Everton face Newcastle this weekend knowing victory would take them six points clear of the Magpies.
The Toffees will be going for a third straight Premier League win, but a first straight Premier League win in which they manage not to get a player sent off for fighting a team-mate. We can’t watch Idrissa Gueye now, because his antics got him suspended, so we’ll have to see how Michael Keane handles it all instead.
And we have to acknowledge the incredible foresight shown by the all-knowing foresight of the ever-mischievous fixture computer in it being Newcastle, proud owners of the most infamous on-field intra-club scrap in Barclays history who Everton face straight after their own tangle with infamy.
As Frank Lampard’s Coventry City, to give them their full name, disappear over the horizon it’s all on to see who might join FLCC back in the Premier League next season.
After a pair of defeats to FLCC and Leicester, Stoke got their own bid to return to the big time back on track with a 3-0 win over Charlton in the week.
And a Saturday lunchtime kick-off against Hull – who have for now slipped out of the play-off picture on the back of three defeats in their last four – offers the Potters a chance to set down an early marker for the rest of those in pursuit of FLCC.
While we fear for the Premier League title race, we really do, over in Italy they look like they could be set for an absolute all-timer.

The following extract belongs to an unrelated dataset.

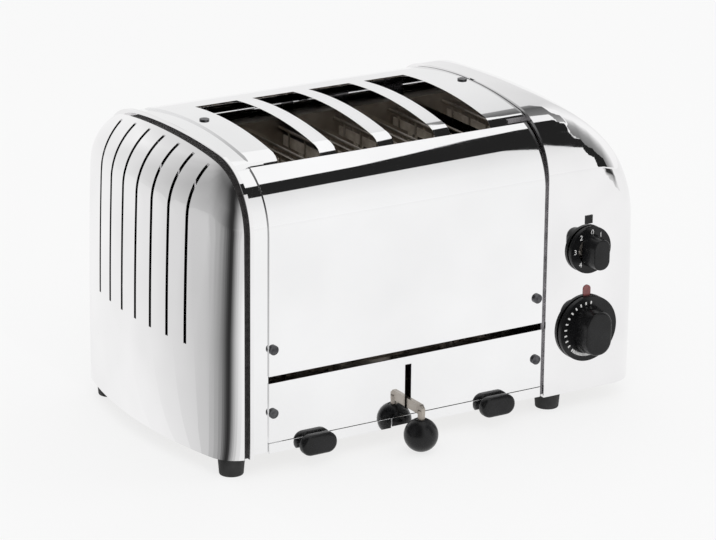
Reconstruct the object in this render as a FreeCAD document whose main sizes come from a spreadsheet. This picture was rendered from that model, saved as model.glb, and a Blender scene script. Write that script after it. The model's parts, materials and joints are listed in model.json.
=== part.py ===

While the current gap between first and second in the Premier League sits at six points – and could very conceivably be nine once this weekend is over – with plausible rivals to Arsenal’s dominance falling away with alarming speed, those same six points currently cover the entire top six in Italy.
And look out, because just a point further back come Juventus who can’t yet be completely ruled out of anything.
It all means that right now on any given weekend you’re quite likely to stumble into a crucial top-of-the-table clash just by sheer weight of numbers, and this week gives us a doozy with current leaders Roma hosting third-placed defending champions Napoli, who would leapfrog Gian Piero Gasperini’s side with a win.